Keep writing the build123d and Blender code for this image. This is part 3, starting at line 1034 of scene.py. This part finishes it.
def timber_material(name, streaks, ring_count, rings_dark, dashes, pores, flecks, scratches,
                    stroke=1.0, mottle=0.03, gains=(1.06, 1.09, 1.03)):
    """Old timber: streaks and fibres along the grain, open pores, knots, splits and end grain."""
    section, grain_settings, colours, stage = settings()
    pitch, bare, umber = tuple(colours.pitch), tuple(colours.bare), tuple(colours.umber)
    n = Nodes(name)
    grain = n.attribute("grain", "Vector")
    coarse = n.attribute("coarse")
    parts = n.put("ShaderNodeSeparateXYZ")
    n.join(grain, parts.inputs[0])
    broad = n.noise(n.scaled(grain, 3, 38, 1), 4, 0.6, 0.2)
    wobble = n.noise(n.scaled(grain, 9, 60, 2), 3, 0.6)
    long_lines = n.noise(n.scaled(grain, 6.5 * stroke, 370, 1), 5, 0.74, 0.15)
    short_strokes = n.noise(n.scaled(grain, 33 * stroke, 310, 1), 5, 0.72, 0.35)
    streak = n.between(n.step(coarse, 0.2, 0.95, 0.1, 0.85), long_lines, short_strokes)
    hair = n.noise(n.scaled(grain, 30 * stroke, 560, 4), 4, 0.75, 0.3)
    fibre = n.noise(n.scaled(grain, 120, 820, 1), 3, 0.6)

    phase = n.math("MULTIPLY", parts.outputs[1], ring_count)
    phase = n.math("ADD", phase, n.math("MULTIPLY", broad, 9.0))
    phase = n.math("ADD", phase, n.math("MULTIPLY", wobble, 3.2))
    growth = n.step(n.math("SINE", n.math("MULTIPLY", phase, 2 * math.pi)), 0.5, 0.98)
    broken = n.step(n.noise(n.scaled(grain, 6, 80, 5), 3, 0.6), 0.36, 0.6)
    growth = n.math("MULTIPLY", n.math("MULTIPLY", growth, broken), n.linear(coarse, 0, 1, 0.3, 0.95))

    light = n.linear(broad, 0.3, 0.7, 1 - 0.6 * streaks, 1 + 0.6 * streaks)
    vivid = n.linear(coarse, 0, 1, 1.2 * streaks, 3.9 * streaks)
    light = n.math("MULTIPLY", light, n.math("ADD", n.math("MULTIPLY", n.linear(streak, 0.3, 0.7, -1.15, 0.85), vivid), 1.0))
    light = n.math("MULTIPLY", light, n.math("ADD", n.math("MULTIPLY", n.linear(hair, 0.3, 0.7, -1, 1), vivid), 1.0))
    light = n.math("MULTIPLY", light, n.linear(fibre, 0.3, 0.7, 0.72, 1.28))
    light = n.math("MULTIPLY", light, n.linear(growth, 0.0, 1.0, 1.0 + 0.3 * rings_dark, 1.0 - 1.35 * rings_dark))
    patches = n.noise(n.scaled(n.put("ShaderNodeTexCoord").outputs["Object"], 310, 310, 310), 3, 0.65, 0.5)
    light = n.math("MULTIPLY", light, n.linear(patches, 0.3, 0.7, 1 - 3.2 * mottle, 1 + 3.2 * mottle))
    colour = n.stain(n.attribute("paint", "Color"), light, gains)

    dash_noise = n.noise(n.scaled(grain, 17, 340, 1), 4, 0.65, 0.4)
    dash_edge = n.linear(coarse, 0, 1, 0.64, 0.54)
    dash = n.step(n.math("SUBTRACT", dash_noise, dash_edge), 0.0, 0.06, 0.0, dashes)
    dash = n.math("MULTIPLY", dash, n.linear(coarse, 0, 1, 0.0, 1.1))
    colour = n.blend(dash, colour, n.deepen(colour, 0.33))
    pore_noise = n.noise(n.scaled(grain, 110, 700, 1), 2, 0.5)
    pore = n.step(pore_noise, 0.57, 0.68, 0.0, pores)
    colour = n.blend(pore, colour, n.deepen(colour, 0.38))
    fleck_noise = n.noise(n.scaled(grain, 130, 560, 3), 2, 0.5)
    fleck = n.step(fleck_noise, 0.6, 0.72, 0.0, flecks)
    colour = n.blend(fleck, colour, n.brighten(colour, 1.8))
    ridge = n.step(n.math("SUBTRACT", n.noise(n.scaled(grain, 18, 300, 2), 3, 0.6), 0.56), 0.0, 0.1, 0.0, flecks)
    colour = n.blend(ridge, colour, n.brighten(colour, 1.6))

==

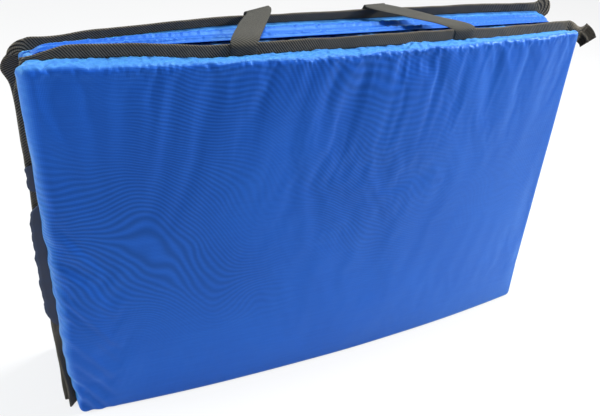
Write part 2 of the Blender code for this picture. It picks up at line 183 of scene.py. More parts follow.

* * *

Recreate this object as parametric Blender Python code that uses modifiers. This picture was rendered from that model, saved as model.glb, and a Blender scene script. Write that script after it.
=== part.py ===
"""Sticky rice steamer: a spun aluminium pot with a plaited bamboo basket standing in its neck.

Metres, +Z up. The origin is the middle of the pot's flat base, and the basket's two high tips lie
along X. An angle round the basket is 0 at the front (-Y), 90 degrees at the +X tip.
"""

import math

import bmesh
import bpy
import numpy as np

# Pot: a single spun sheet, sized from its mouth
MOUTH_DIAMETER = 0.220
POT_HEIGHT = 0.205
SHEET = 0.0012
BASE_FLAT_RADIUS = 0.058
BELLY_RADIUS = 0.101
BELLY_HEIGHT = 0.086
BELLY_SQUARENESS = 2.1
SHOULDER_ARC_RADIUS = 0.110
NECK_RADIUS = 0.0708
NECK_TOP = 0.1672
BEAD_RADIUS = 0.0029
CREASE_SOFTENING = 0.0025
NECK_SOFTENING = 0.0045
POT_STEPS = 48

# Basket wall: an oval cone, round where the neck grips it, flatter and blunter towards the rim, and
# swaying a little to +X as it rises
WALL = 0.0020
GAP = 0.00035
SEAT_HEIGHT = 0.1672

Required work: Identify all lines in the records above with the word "this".

Problem solution:
Keep writing the build123d and Blender code for this image. This is part 3, starting at line 1034 of scene.py. This part finishes it.
Write part 2 of the Blender code for this picture. It picks up at line 183 of scene.py. More parts follow.
Recreate this object as parametric Blender Python code that uses modifiers. This picture was rendered from that model, saved as model.glb, and a Blender scene script. Write that script after it.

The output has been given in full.